Reading it I learned that Thomas Hughes died in 1942 here in Castleblaney and was buried in Broomfield which was not far feom where I was staying so I decided to seek out his grave and pay my respects.My sistet Anne and I drove out to Broomfield where we found the Chirch of Saint Josephs which we knew was quite close to the burial site. we actually found a graveyard high on a hill which I knew could not be the place. It was too modern, the headstones too recent. it was altogether the tidiest graveyard I had ever seen. As well as the steepest.
We soon found the right one, graveyard that is, not so far away, across the fields, through a gap in the trees, just about visible from the high slanted one in which in we stood. It was the very picture of an old Irish cemetery, with leaning crosses and gravestones so old the names on them were wiped smooth. Tall Celtic crosses, some carved from stone others wrought in metal, overhung by trees whose limbs and branches drooped with piney mushroomy pathways beneath your feet.

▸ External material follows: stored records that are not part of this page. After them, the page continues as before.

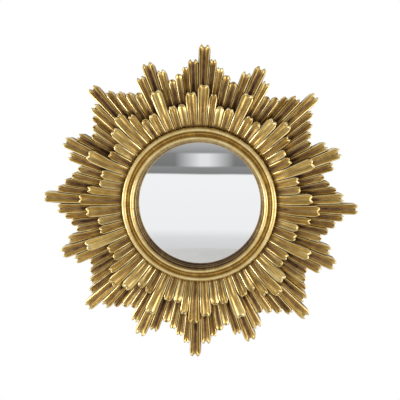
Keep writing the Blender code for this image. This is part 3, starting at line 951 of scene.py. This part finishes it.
    def camera(self, scene):
        """A long lens that looks at the mirror's axis from a little to the right and above."""
        lens = bpy.data.cameras.new("camera")
        lens.sensor_width = 36.0
        lens.lens = CAMERA_LENS
        lens.shift_x, lens.shift_y = CAMERA_SHIFT
        camera = bpy.data.objects.new("camera", lens)
        scene.collection.objects.link(camera)
        out = CAMERA_DISTANCE * math.cos(CAMERA_ELEVATION)
        x, y = out * math.sin(CAMERA_AZIMUTH), -out * math.cos(CAMERA_AZIMUTH)
        camera.location = (x, y, CAMERA_DISTANCE * math.sin(CAMERA_ELEVATION) - HANG_RISE)
        camera.rotation_euler = (math.pi / 2 - CAMERA_ELEVATION, 0.0, CAMERA_AZIMUTH)
        scene.camera = camera


def floor_mesh():
    """A round floor under the mirror: a disc of quads between its edge and a tiny hole in the middle."""
    turn = np.linspace(0.0, 2.0 * np.pi, FLOOR_STEPS, endpoint=False)
    level = np.full_like(turn, -HANG_RISE - FLOOR_DROP)
    around = np.stack((np.cos(turn), np.sin(turn)), axis=1)
    rings = [np.column_stack((radius * around, level)) for radius in (FLOOR_HOLE, FLOOR_RADIUS)]
    k = np.arange(FLOOR_STEPS)
    after = (k + 1) % FLOOR_STEPS
    quads = np.stack((k, k + FLOOR_STEPS, after + FLOOR_STEPS, after), axis=1)
    return new_mesh("floor", np.concatenate(rings), quads)


class MIRROR_PT_panel(bpy.types.Panel):
    """The mirror's sizes, colours and operators"""

    bl_label = "Sunburst mirror"
    bl_idname = "MIRROR_PT_panel"
    bl_space_type = "VIEW_3D"
    bl_region_type = "UI"
    bl_category = "Mirror"

    def draw(self, context):
        for group in (context.scene.mirror_sizes, context.scene.mirror_colours):
            box = self.layout.box()
            for name in type(group).__annotations__:
                box.prop(group, name)
        for operator in OPERATORS:
            self.layout.operator(operator.bl_idname)


OPERATORS = (
    MIRROR_OT_gilded_casting,
    MIRROR_OT_convex_glass,
    MIRROR_OT_back_board,
    MIRROR_OT_hanger,
    MIRROR_OT_studio,
)
CLASSES = (MirrorSizes, MirrorColours) + OPERATORS + (MIRROR_PT_panel,)


def register():
    """Add the classes and their properties."""
    for item in CLASSES:
        bpy.utils.register_class(item)
    bpy.types.Scene.mirror_sizes = bpy.props.PointerProperty(type=MirrorSizes)
    bpy.types.Scene.mirror_colours = bpy.props.PointerProperty(type=MirrorColours)


def unregister():
    """Remove the classes and their properties."""
    del bpy.types.Scene.mirror_colours
    del bpy.types.Scene.mirror_sizes
    for item in reversed(CLASSES):
        bpy.utils.unregister_class(item)


def main():
    """Build the whole scene."""
    register()
    bpy.ops.mirror.gilded_casting()
    bpy.ops.mirror.convex_glass()
    bpy.ops.mirror.back_board()
    bpy.ops.mirror.hanger()
    bpy.ops.mirror.studio()


if __name__ == "__main__":
    main()
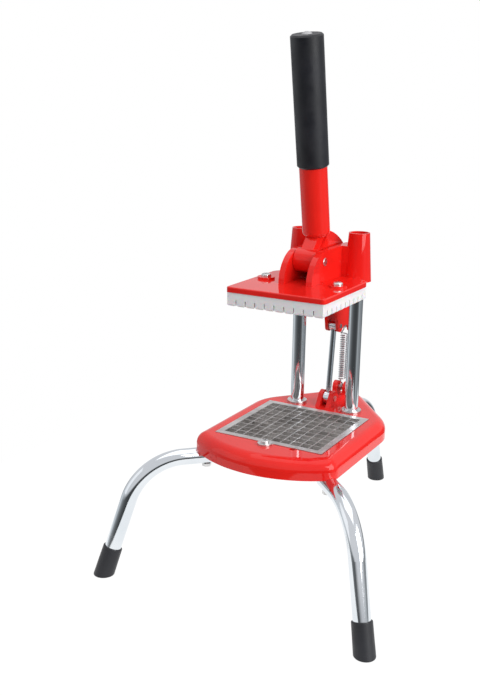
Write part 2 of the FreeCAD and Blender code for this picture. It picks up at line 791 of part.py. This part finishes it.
def make_button():
    base_at = bar_length + spigot_length
    shank = Part.makeCylinder(button_radius, button_shank, along_bar(base_at), bar_axis)
    sphere_radius = (button_radius ** 2 + button_dome ** 2) / (2 * button_dome)
    centre = along_bar(base_at + button_shank + button_dome - sphere_radius)
    ball = Part.makeSphere(sphere_radius, centre)
    above = Part.makeCylinder(button_radius, over, along_bar(base_at + button_shank), bar_axis)
    return shank.fuse(ball.common(above)).removeSplitter()


# Link, pins and return spring
link_run = Vec(0, tail_pivot[0] - link_pivot[0], tail_pivot[1] - link_pivot[1])


def make_link():
    rod = Part.makeCylinder(link_radius, link_run.Length, side_point(link_pivot), link_run)
    link = rod.multiFuse([
        across(link_pivot, -link_eye_half, link_eye_half, link_lower_eye_radius),
        across(tail_pivot, -link_eye_half, link_eye_half, link_upper_eye_radius),
    ])
    link = link.cut(across(link_pivot, -over, over, link_pin_radius + running_gap))
    return link.cut(across(tail_pivot, -over, over, tail_pin_radius + fit_gap)).removeSplitter()


spacer_outer = tail_slot_half - seat_gap


def make_spacers():
    ring = across(tail_pivot, link_eye_half + spacer_gap, spacer_outer, link_upper_eye_radius)
    ring = ring.cut(across(tail_pivot, 0, over, tail_pin_radius + fit_gap))
    return group(both_sides(ring))


def make_pin_ends(pivot, radius, proud):
    return group(both_sides(across(pivot, tail_slot_half, tail_half_width + proud, radius)))


def bend(start, direction, end):
    """One arc that leaves start along direction and reaches end."""
    span = end - start
    unit = Vec(span).normalize()
    side = direction - unit * direction.dot(unit)
    if side.Length < 1e-9:
        return line(start, end)
    half_turn = math.atan2(side.Length, direction.dot(unit)) / 2
    middle = start + span * 0.5 + side.normalize() * (span.Length / 2 * math.tan(half_turn))
    return arc(start, middle, end)


def biarc(p0, t0, p1, t1):
    """Two arcs that leave p0 along t0, meet smoothly and reach p1 along t1."""
    t0 = Vec(t0).normalize()
    t1 = Vec(t1).normalize()
    span = p1 - p0
    both = span.dot(t0 + t1)
    spread = 2 * (1 - t0.dot(t1))
    reach = (math.sqrt(both * both + spread * span.dot(span)) - both) / spread
    joint = (p0 + p1 + (t0 - t1) * reach) * 0.5
    unit = Vec(joint - p0).normalize()
    at_joint = unit * (2 * t0.dot(unit)) - t0
    return [bend(p0, t0, joint), bend(joint, at_joint, p1)]


def make_spring():
    """The return spring as one wire: a hook round the foot pin, the coil, a hook round the tail's pin."""
    length = (side_point(spring_top) - side_point(spring_foot)).Length
    coil_low = spring_shank + spring_wire / 2
    slope = (length - 2 * coil_low) / spring_coils / (2 * math.pi * spring_mean_radius)

    def on_loop(degrees_round):
        angle = math.radians(degrees_round)
        point = Vec(0, spring_loop_radius * math.cos(angle), spring_loop_radius * math.sin(angle))
        return point, Vec(0, -math.sin(angle), math.cos(angle))

    def on_coil(turns):
        angle = math.pi + 2 * math.pi * turns
        height = coil_low + (length - 2 * coil_low) * turns / spring_coils
        point = Vec(spring_mean_radius * math.cos(angle), spring_mean_radius * math.sin(angle), height)
        return point, Vec(-math.sin(angle), math.cos(angle), slope)

    def over_the_top(station):
        point, direction = station
        return Vec(point.x, -point.y, length - point.z), Vec(-direction.x, direction.y, direction.z)

    loop_angles = [spring_loop_start + (spring_loop_end - spring_loop_start) * i / 3 for i in range(4)]
    foot_loop = [on_loop(angle) for angle in loop_angles]
    stations = list(foot_loop)
    stations += [on_coil(i / 2) for i in range(2 * spring_coils + 1)]
    stations += [over_the_top(station) for station in reversed(foot_loop)]
    first, first_direction = stations[0]
    last, last_direction = stations[-1]
    edges = [line(first - first_direction * spring_wire, first)]
    for (p0, t0), (p1, t1) in zip(stations, stations[1:]):
        edges += biarc(p0, t0, p1, t1)
    edges.append(line(last, last + last_direction * spring_wire))
    path = Part.Wire(edges)
    start = first - first_direction * spring_wire
    ring = Part.Wire(Part.makeCircle(spring_wire / 2, start, first_direction))
    spring = path.makePipeShell([ring], True, False)

    points = []
    for edge in edges:
        points += edge.discretize(9)[:-1]
    skip = 12                  # neighbours along the wire, which are nearer than three wires
    count = len(points)
    least = min((points[i] - points[j]).Length for i in range(count) for j in range(i + skip, count))
    print("return_spring: least gap to itself %.2f mm over %d points" % (least - spring_wire, count))

    spring.rotate(Vec(0, 0, 0), X_AXIS, -math.degrees(math.atan2(spring_top[0] - spring_foot[0],
                                                                 spring_top[1] - spring_foot[1])))
    spring.translate(side_point(spring_foot))
    return spring


# Assembly
def with_bolt_hole(leg):
    return leg.cut(leg_bolt_hole())


leg = with_bolt_hole(make_leg())
boot = make_boot()
leg_bolt = make_leg_bolt()
nodes = {
    "base_casting": make_base(),
    "blade_frame": make_blade_frame(),
    "blades_lengthwise": make_blades(True),
    "blades_crosswise": make_blades(False),
    "cassette_clip": make_clip(),
    "cassette_screw": make_clip_screw(),
    "column_left": make_column(-1),
    "column_right": make_column(1),
    "column_collars": group(both_sides(make_column_collar())),
    "column_bolts": group(both_sides(make_column_bolt())),
    "column_top_washers": group(both_sides(make_top_washer())),
    "column_top_screws": group(both_sides(make_top_screw())),
    "leg_bolts": group([place_leg_shape(leg_bolt, foot, heading) for foot, heading in foot_places.values()]),
    "link_pin": across(link_pivot, -lug_half_width - pin_proud, lug_half_width + pin_proud, link_pin_radius),
    "spring_foot_pin": across(spring_foot, -lug_half_width - pin_proud, lug_half_width + pin_proud,
                              spring_pin_radius),
    "return_spring": make_spring(),
    "head_casting": make_head(),
    "bush_left": make_bush(-1),
    "bush_right": make_bush(1),
    "pusher": make_pusher(),
    "pusher_screws": group(both_sides(make_pusher_screw())),
    "pivot_pin": make_pivot_pin(),
    "lever": make_lever(),
    "grip": make_grip(),
    "grip_button": make_button(),
    "tail_pin_ends": make_pin_ends(tail_pivot, tail_pin_radius, pin_proud),
    "spring_pin_ends": make_pin_ends(spring_top, spring_pin_radius, pin_proud),
    "link": make_link(),
    "link_spacers": make_spacers(),
    "tail_pin_core": across(tail_pivot, -spacer_outer, spacer_outer, tail_pin_radius),
    "spring_pin_core": across(spring_top, -spacer_outer, spacer_outer, spring_pin_radius),
}
for name, (foot, heading) in foot_places.items():
    nodes[name] = place_leg_shape(leg, foot, heading)
    nodes[name.replace("leg", "boot")] = place_leg_shape(boot, foot, heading)

# The boots reach furthest out on every side, and stand on the floor
whole = FreeCAD.BoundBox()
for name, shape in nodes.items():
    if name.startswith("boot"):
        whole.add(shape.optimalBoundingBox(True, False))
whole.add(nodes["grip"].optimalBoundingBox(True, False))
to_origin = Vec(0, -(whole.YMin + whole.YMax) / 2, 0)
for name, shape in sorted(nodes.items()):
    shape.translate(to_origin)
    shape.exportStep("parts/%s.step" % name)
    if not shape.isValid():
        print("not valid:", name)
    print("%-20s solids %2d volume %10.1f" % (name, len(shape.Solids), shape.Volume))
print("moved by y %.4f, size %.2f x %.2f x %.2f" % (
    to_origin.y, whole.XLength, whole.YLength, whole.ZLength))
print("lever pivot y %.4f, tail y %.4f, link pivot y %.4f" % (
    lever_pivot[0] + to_origin.y, tail_pivot[0] + to_origin.y, link_pivot[0] + to_origin.y))
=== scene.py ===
import json
import math

import bmesh
import bpy
from mathutils import Matrix, Vector


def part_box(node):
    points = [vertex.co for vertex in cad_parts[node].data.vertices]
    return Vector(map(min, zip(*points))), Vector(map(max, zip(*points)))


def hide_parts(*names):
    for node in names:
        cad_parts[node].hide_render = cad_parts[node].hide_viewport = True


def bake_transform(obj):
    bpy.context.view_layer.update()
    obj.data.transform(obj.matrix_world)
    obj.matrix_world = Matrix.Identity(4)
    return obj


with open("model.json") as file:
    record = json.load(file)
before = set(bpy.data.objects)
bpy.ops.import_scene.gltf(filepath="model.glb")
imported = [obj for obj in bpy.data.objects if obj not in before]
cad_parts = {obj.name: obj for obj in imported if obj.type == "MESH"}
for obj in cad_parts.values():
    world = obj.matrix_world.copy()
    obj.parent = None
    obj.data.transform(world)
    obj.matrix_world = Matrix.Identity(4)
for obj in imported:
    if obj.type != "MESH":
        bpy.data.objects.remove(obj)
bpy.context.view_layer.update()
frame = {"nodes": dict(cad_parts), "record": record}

scene = bpy.context.scene
nodes = frame["nodes"]
MM = 0.001


def middle_of(name):
    """The middle of a CAD node's box, in metres."""
    low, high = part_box(name)
    return [(a + b) / 2 for a, b in zip(low, high)]


SHIFT = middle_of("pusher")[1]      # where the middle of the blade grid lies along Y


# Camera: the photograph's viewing angle
AZIMUTH, ELEVATION, ROLL = 29.45, 15.35, 0.9      # degrees
CAMERA_PLACE = (0.396, -0.812 + SHIFT, 0.4663)
FOCAL_LENGTH = 966.0                # in pixels of the photograph
PHOTO_WIDTH = 480.0                 # pixels
SENSOR_WIDTH = 36.0                 # millimetres
NEAREST_SEEN = 10 * MM


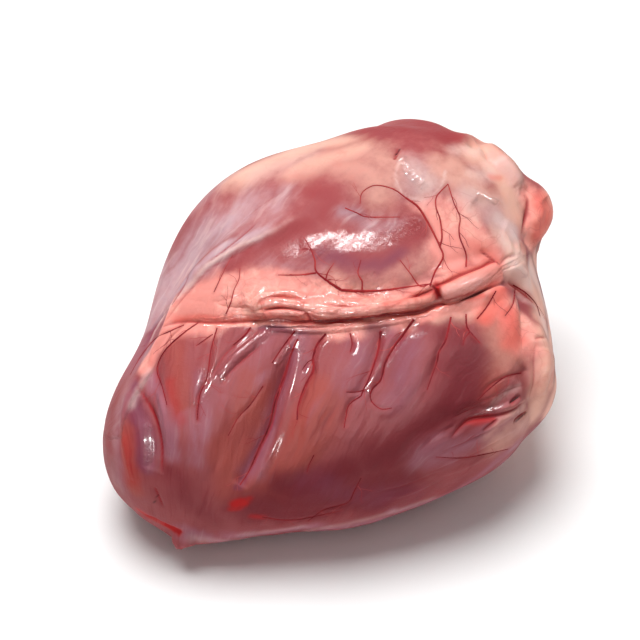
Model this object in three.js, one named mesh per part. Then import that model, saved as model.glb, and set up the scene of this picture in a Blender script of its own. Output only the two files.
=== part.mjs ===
// A whole raw pork heart, trimmed for sale, lying on its back face on a flat surface. It is one piece of meat,
// so it is one closed solid. X runs from the tip (apex, -X) to the cut base with its vessels (+X), +Z is up, and
// the origin is at the middle of the underside. Sizes are millimetres.
//
// The body is grown the way a modeller builds it in clay. Egg shapes for the two ventricles, the tip and the base
// are blended together, rolls of fat and creases are laid along routes on that body, and every point of a fine
// ball is then moved out along its own ray until it meets the surface.
import * as THREE from "three";
import { mergeVertices } from "three/addons/utils/BufferGeometryUtils.js";

// The frame that the body is modelled in. Once blended and settled it measures 115 by 91 by 68.
const LENGTH = 118; // tip to base
const WIDTH = 88; // across, side to side
const HEIGHT = 68; // from the flat it rests on to the top

const BALL_DETAIL = 23; // each of the ball's 20 faces is divided into (detail + 1) squared triangles
const SHOWN_SIDE = [0, -0.55, 0.83]; // the side with the seam, where the ball's points are gathered
const GATHER = 0.4; // how strongly they are gathered there
const BLEND = 14; // how softly two egg shapes run into each other
const SETTLE = 2.2; // how far its own weight presses the meat out flat where it rests
const FLOOR_BLEND = 3; // how round the meat turns up from that flat
const ROUTE_STEP = 2; // spacing along a roll or a crease
const SWELL = 0.3; // slow swells of the muscle, so that no side is a perfect egg
const LUMPS = 0.25; // how unevenly thick a roll or a crease is along its length
const RELIEF = 9; // no roll or crease departs further than this from the bare body
const FAR = 1e3; // a distance that is out of everything's reach

const along = (share) => share * LENGTH;
const across = (share) => share * WIDTH;
const up = (share) => share * HEIGHT;
const radians = THREE.MathUtils.degToRad;

// The eggs. at and size are shares of length, width and height; turn is about Z and tip about Y, in degrees.
const EGGS = [
  { name: "left ventricle", at: [-0.08, -0.18, 0.385], size: [0.4, 0.26, 0.385], turn: -24.5, tip: -8 },
  { name: "left ventricle, upper end", at: [0.12, -0.165, 0.43], size: [0.2, 0.25, 0.36], turn: 0, tip: 0 },
  { name: "front edge", at: [-0.19, 0.06, 0.44], size: [0.2, 0.22, 0.34], turn: 0, tip: -20 },
  { name: "right ventricle", at: [0.06, 0.12, 0.52], size: [0.34, 0.33, 0.44], turn: -6, tip: -10 },
  { name: "shoulder", at: [0.05, 0.24, 0.57], size: [0.25, 0.24, 0.37], turn: 0, tip: 0 },
  { name: "tip", at: [-0.34, 0.01, 0.32], size: [0.12, 0.18, 0.28], turn: 0, tip: 0 },
  { name: "base", at: [0.28, 0.08, 0.6], size: [0.18, 0.3, 0.4], turn: 0, tip: 0 },
  { name: "base, near side", at: [0.21, -0.18, 0.39], size: [0.15, 0.19, 0.27], turn: 0, tip: 0 },
  { name: "back", at: [0.06, 0.08, 0.38], size: [0.33, 0.35, 0.4], turn: 0, tip: 0 },
];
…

We had to seek shelter under one of those trees as a squall blew up, the day was bright but windy with sudden cloudbursts. As we stepped from beneath its sheltering branches we saw Thomas Hughes well tended and lovingly enscribed headstone. Poppy wreaths had been lain on his grave in respect of his heroic deeds, things he accomplished in the very prime of his life. I paid my own respects and shuddered at the horrors he and his brave fellows endured and hoped that such days would never come again.
For Valor is a beautifully crafted tribute to a heroic breed, a lovely tribute in memory of the men and women we must never forget. Dark days long ago on fields not so far away.